=== Dataset content ===
▬▬▬▬▬▬▬▬▬▬

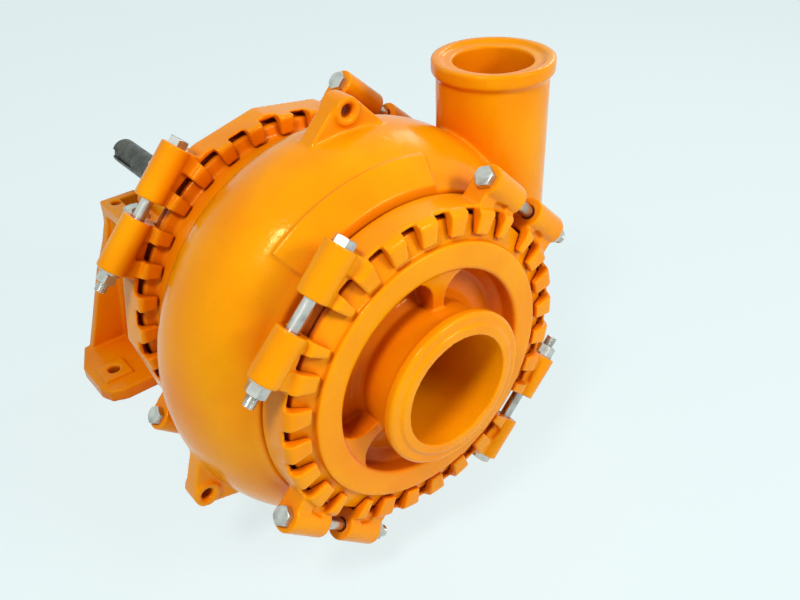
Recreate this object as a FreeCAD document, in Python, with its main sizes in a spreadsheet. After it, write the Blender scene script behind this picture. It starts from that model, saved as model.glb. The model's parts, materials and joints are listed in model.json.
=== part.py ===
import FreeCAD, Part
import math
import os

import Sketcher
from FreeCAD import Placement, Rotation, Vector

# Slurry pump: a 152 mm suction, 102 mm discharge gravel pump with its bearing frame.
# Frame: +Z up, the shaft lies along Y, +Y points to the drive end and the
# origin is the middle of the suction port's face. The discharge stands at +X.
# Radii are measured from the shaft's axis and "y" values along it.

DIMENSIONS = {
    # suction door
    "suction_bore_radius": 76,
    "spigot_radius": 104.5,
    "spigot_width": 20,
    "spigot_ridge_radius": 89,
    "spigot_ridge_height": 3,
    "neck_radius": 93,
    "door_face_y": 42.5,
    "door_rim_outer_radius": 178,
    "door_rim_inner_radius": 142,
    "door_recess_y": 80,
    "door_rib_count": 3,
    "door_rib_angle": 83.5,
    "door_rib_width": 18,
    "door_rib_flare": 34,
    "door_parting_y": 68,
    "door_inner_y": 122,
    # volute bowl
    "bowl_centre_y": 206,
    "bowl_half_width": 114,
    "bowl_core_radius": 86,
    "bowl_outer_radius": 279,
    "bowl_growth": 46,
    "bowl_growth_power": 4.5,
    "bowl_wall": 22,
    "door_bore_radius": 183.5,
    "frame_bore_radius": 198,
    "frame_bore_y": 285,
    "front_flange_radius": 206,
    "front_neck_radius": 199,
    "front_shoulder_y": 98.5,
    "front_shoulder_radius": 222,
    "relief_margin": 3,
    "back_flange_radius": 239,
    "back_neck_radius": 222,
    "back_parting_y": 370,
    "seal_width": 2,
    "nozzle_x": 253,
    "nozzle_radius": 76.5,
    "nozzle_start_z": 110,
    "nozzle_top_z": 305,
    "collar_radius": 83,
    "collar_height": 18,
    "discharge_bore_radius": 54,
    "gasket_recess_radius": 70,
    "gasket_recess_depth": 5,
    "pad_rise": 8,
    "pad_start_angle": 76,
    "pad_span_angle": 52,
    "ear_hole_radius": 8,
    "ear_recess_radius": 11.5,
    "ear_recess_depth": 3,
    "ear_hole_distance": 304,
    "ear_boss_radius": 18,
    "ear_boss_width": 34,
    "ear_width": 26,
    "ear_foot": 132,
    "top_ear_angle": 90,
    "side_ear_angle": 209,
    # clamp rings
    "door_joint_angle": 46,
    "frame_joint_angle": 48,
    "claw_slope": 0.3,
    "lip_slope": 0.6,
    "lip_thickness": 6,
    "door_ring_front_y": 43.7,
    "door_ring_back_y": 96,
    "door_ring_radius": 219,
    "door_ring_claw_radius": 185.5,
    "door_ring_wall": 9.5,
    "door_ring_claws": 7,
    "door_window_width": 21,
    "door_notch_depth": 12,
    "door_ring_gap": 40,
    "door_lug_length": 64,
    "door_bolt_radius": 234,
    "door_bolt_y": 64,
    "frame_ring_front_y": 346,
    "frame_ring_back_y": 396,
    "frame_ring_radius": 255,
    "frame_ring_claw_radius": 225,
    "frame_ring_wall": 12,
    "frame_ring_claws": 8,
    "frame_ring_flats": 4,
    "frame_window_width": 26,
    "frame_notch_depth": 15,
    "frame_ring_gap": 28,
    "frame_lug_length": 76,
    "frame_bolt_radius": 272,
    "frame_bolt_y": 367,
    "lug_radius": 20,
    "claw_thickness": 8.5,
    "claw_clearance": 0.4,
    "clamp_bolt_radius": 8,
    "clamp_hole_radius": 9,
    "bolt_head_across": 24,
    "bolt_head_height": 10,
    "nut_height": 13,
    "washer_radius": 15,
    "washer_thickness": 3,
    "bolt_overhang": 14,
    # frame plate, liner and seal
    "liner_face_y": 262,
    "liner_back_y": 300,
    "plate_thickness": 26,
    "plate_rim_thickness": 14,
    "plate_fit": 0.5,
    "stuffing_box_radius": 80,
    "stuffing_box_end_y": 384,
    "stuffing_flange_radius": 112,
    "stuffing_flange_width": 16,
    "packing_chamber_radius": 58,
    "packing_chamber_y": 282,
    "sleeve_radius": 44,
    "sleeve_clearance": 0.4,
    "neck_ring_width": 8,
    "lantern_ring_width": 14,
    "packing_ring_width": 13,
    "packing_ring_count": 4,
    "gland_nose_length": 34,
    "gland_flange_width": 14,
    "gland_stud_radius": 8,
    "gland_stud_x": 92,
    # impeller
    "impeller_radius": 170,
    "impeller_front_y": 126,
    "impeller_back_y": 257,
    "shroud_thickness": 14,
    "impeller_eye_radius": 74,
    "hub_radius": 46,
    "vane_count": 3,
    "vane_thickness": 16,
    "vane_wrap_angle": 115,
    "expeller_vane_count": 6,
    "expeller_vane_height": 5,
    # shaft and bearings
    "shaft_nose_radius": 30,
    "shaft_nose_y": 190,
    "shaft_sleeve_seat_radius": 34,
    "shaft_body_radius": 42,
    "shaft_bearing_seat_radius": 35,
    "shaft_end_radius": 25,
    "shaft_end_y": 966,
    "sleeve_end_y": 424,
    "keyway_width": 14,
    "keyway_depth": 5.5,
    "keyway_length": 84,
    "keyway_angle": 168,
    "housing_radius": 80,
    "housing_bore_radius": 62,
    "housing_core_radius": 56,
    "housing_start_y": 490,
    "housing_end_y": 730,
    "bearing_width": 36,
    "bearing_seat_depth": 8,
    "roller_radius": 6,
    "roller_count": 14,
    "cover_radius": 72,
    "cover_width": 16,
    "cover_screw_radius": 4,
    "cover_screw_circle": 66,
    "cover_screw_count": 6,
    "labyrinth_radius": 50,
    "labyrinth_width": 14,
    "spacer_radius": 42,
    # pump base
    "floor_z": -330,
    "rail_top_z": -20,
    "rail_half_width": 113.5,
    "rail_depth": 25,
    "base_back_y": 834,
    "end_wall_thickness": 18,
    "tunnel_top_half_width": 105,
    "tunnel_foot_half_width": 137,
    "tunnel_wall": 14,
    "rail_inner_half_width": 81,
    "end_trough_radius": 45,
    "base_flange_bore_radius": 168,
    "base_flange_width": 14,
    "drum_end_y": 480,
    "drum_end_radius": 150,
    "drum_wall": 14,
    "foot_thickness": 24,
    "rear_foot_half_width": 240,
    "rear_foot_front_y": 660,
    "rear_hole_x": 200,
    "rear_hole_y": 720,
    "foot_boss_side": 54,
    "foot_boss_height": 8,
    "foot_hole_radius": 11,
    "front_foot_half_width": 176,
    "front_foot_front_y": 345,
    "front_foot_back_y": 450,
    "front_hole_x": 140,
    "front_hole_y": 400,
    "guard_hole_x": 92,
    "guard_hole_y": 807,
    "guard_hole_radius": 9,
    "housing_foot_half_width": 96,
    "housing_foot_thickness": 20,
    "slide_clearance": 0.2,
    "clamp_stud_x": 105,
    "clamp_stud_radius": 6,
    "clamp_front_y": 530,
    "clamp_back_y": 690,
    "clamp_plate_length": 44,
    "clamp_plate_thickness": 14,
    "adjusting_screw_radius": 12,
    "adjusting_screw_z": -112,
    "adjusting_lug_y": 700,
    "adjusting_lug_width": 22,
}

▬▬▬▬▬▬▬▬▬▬

=== Problem ===
Write down again the exact lines running from the beginning of the data to the line containing "# Radii are", with both ends included.

=== Solution to this task ===
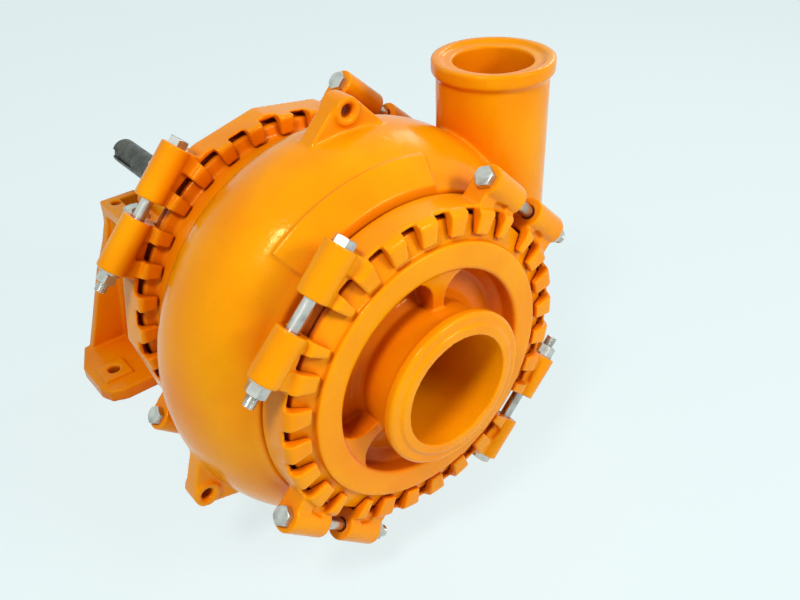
Recreate this object as a FreeCAD document, in Python, with its main sizes in a spreadsheet. After it, write the Blender scene script behind this picture. It starts from that model, saved as model.glb. The model's parts, materials and joints are listed in model.json.
=== part.py ===
import FreeCAD, Part
import math
import os

import Sketcher
from FreeCAD import Placement, Rotation, Vector

# Slurry pump: a 152 mm suction, 102 mm discharge gravel pump with its bearing frame.
# Frame: +Z up, the shaft lies along Y, +Y points to the drive end and the
# origin is the middle of the suction port's face. The discharge stands at +X.
# Radii are measured from the shaft's axis and "y" values along it.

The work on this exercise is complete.